**Task prompt**
In the records below, begin at the line containing "Reconstruct the object" and end at the line containing "the whole box."; quote every line in that span exactly, including both boundary lines, and no others.

○ ○ ○ ○ ○ ○ ○

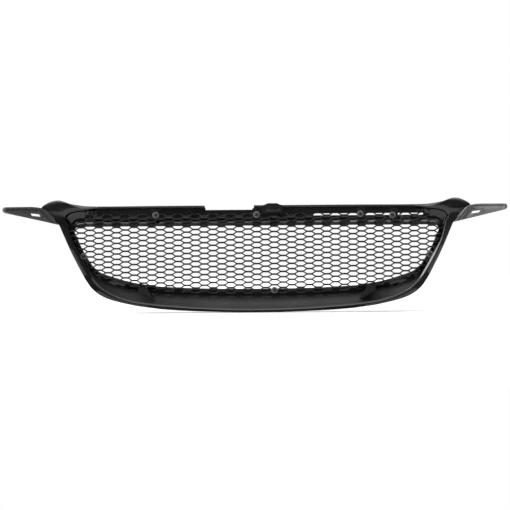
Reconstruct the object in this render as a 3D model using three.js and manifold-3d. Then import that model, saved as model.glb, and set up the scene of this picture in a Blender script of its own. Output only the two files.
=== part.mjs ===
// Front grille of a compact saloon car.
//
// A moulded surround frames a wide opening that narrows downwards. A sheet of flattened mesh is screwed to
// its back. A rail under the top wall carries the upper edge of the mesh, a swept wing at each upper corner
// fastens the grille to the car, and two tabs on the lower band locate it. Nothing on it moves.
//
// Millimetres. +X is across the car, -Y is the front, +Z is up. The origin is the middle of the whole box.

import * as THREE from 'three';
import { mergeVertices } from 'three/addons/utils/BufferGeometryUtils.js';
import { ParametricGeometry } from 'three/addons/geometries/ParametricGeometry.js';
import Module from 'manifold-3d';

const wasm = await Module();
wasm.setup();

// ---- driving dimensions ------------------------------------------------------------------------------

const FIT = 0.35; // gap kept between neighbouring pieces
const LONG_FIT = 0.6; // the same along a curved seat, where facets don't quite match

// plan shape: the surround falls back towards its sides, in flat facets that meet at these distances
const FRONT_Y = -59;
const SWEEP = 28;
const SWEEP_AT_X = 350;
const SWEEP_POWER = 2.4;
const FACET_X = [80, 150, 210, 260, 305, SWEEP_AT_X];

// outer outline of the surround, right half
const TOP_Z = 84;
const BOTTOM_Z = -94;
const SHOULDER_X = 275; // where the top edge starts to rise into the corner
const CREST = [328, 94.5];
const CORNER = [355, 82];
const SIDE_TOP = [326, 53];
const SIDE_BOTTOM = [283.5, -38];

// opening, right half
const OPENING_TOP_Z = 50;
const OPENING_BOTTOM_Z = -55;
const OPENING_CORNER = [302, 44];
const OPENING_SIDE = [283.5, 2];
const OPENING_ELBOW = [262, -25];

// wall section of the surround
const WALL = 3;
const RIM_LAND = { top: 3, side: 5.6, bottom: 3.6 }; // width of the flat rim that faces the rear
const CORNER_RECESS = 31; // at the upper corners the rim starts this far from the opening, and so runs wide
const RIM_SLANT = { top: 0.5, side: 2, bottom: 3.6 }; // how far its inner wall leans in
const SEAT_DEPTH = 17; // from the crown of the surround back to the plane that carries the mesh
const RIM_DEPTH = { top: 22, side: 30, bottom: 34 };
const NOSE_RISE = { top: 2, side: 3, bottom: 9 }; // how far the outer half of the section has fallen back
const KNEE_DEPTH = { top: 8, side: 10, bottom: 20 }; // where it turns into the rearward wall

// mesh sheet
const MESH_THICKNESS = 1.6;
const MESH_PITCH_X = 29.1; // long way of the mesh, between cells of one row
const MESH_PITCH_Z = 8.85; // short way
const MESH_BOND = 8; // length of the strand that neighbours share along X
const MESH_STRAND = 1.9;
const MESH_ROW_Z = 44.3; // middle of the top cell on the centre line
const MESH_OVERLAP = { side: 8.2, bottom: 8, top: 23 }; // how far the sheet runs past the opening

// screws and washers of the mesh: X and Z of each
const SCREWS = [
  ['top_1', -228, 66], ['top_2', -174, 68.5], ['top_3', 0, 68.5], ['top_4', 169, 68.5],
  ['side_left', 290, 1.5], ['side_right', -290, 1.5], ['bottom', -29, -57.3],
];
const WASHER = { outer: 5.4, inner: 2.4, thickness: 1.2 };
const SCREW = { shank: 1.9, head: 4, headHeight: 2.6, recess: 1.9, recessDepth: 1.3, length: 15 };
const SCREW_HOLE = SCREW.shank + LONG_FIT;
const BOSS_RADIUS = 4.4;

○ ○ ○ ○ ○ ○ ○

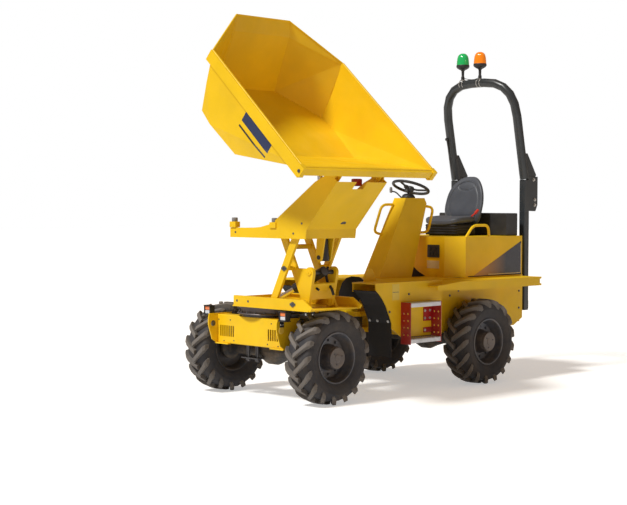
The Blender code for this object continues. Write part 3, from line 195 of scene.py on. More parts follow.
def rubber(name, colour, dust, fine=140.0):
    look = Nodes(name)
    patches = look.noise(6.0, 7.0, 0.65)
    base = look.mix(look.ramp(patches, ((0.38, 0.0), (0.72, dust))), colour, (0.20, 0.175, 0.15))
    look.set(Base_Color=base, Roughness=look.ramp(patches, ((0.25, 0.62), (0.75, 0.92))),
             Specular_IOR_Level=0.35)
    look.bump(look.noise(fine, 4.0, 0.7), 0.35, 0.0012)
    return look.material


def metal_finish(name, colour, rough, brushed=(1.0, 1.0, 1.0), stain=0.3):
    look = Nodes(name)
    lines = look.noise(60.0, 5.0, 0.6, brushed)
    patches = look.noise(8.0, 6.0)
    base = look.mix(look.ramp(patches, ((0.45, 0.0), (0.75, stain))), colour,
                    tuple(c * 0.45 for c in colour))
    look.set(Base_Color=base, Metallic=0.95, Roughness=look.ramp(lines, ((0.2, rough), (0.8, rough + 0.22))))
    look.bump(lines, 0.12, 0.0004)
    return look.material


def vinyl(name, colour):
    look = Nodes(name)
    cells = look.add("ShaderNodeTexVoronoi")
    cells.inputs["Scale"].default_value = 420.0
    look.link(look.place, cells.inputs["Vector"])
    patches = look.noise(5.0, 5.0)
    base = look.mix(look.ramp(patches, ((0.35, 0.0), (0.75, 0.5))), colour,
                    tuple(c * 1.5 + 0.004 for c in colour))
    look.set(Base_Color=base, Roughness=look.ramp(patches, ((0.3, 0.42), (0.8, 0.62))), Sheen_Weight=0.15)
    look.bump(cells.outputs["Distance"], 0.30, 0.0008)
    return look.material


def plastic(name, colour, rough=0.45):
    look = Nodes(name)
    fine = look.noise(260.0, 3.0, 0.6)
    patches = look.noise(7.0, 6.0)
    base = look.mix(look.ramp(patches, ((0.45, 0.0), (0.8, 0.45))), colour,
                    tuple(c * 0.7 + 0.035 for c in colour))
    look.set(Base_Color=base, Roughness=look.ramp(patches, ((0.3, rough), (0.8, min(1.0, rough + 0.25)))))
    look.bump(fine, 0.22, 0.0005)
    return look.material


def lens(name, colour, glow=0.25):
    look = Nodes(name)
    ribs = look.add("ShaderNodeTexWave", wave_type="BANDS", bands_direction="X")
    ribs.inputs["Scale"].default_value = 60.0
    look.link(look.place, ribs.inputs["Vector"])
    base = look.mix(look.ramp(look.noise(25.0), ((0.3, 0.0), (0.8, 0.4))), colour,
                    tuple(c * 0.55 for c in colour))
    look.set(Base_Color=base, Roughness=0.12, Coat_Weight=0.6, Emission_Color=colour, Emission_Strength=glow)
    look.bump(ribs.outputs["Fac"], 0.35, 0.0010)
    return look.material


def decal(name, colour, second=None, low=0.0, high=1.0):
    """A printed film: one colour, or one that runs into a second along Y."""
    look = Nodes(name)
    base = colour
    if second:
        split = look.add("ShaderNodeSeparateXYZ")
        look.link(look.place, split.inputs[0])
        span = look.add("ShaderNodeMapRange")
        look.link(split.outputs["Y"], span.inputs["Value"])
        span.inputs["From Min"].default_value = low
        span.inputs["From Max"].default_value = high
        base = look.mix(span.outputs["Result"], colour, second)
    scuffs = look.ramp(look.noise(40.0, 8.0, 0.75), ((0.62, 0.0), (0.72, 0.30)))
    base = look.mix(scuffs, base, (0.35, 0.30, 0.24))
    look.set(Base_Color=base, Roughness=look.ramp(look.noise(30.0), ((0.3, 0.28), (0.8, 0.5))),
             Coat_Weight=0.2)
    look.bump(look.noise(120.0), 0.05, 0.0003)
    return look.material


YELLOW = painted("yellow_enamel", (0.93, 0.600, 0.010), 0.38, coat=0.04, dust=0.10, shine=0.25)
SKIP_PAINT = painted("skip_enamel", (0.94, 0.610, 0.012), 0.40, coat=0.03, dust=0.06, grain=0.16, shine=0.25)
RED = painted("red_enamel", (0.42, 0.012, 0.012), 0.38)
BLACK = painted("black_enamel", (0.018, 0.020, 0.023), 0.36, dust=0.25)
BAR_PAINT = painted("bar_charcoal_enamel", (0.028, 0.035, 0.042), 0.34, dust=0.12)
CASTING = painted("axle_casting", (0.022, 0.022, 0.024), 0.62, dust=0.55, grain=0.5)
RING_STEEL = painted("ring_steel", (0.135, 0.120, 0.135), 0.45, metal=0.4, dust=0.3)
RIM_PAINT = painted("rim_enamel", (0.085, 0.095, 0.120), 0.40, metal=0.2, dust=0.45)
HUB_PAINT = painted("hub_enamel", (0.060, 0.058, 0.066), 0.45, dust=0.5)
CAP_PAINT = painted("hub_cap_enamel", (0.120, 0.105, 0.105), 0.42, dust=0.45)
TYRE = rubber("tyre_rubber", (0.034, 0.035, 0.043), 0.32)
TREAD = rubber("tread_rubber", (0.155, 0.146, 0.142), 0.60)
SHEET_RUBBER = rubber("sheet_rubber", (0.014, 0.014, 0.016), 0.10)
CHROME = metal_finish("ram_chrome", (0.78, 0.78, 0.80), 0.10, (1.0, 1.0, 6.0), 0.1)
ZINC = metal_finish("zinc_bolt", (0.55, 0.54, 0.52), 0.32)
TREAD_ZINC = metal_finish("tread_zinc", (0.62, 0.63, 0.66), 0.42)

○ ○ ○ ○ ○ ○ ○

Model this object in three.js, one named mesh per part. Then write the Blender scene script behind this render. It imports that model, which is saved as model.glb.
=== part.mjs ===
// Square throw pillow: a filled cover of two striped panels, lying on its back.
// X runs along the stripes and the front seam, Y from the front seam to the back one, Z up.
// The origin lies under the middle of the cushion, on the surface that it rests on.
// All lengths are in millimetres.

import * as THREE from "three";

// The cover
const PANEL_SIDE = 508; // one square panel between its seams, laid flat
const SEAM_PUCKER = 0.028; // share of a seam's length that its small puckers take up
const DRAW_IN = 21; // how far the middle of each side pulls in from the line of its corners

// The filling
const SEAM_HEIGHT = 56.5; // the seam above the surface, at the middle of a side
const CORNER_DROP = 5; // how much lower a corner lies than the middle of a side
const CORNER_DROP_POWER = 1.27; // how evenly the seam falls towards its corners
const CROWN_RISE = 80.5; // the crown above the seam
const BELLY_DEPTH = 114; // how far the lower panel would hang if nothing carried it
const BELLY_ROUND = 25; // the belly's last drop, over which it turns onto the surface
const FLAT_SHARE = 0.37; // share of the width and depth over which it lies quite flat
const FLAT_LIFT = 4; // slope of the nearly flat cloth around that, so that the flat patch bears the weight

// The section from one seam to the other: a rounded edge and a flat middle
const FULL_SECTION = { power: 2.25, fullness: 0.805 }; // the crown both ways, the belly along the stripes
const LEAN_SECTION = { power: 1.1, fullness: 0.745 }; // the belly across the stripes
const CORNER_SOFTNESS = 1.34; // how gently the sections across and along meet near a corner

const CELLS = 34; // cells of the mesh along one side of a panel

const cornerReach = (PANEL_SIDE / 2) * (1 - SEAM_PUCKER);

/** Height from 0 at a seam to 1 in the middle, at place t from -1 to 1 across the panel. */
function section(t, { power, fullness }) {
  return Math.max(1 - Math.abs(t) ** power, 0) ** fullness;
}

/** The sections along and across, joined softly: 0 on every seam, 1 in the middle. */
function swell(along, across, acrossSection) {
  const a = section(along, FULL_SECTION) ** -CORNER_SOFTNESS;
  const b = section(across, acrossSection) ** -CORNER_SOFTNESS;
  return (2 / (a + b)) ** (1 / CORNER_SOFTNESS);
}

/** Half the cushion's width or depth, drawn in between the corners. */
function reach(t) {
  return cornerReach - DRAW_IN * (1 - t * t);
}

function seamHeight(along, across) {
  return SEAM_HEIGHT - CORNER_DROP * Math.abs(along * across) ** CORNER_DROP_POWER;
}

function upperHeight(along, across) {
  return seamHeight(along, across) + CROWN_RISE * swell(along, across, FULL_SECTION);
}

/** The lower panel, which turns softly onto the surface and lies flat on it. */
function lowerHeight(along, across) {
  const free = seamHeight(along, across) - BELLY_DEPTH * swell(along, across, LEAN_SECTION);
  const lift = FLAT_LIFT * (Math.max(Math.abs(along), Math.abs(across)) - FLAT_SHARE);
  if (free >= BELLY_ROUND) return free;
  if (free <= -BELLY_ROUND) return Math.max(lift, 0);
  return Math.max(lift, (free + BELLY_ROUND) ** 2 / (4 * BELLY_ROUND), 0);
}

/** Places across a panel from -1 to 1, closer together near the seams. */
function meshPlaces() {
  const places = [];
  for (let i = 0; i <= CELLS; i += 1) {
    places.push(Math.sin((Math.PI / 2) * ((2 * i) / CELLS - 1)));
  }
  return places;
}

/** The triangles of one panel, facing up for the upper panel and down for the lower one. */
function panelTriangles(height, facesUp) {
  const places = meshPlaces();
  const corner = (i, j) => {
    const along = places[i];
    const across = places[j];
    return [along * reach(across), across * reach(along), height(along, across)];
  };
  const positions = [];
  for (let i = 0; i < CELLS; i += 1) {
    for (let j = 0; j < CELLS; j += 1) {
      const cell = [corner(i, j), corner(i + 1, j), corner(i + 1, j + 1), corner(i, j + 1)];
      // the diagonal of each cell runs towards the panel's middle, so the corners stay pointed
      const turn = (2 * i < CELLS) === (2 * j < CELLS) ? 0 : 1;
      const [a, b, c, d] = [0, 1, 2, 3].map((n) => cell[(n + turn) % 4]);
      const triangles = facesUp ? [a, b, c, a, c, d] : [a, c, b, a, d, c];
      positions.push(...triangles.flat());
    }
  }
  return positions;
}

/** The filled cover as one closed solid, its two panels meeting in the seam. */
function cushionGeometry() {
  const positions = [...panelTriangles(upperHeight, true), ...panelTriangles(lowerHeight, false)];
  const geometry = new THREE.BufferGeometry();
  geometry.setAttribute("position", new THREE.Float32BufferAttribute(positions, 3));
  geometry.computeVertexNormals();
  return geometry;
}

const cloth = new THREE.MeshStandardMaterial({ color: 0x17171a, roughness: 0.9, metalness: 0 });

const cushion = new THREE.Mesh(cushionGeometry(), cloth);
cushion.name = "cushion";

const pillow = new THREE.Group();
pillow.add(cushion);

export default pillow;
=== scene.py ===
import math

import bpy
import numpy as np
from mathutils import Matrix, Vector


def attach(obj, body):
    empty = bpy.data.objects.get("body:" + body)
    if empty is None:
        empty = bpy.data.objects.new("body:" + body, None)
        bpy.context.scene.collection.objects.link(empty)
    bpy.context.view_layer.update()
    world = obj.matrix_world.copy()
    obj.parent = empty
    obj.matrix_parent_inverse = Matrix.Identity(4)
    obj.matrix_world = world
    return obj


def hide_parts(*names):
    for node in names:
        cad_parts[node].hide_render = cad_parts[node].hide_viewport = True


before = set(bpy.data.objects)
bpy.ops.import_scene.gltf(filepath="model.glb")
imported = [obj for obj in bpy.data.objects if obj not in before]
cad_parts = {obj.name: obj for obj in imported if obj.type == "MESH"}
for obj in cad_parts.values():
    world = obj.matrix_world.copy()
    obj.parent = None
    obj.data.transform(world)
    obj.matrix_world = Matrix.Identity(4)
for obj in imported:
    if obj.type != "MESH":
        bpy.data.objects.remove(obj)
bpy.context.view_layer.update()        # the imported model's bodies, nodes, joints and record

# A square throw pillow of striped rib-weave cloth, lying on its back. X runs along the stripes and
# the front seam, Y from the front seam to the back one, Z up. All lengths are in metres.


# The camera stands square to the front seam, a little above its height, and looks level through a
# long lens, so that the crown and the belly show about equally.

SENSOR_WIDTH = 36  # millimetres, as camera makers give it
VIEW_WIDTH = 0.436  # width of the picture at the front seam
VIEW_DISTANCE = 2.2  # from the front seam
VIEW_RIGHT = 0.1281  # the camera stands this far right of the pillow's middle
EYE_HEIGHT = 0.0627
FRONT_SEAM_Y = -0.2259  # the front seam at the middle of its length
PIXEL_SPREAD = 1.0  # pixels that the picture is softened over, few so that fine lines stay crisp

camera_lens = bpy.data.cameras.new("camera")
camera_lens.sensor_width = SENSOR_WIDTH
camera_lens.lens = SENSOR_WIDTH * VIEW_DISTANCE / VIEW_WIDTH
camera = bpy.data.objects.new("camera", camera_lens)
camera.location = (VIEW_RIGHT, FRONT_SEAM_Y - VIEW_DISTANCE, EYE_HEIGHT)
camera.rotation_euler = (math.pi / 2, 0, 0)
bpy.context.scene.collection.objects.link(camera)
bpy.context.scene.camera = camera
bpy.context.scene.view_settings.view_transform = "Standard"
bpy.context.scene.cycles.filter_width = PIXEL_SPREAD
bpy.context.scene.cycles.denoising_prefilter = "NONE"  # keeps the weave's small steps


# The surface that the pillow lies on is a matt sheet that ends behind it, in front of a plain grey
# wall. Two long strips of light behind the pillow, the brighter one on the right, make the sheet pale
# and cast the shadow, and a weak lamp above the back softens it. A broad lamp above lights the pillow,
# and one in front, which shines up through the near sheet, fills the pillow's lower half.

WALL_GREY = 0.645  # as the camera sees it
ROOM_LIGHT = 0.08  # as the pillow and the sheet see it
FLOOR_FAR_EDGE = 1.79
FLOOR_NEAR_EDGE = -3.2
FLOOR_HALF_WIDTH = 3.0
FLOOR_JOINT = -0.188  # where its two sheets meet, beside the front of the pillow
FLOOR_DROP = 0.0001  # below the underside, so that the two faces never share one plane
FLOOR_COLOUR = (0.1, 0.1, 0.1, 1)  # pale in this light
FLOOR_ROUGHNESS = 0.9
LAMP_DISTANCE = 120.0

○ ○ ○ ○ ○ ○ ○

**Task output**
Reconstruct the object in this render as a 3D model using three.js and manifold-3d. Then import that model, saved as model.glb, and set up the scene of this picture in a Blender script of its own. Output only the two files.
=== part.mjs ===
// Front grille of a compact saloon car.
//
// A moulded surround frames a wide opening that narrows downwards. A sheet of flattened mesh is screwed to
// its back. A rail under the top wall carries the upper edge of the mesh, a swept wing at each upper corner
// fastens the grille to the car, and two tabs on the lower band locate it. Nothing on it moves.
//
// Millimetres. +X is across the car, -Y is the front, +Z is up. The origin is the middle of the whole box.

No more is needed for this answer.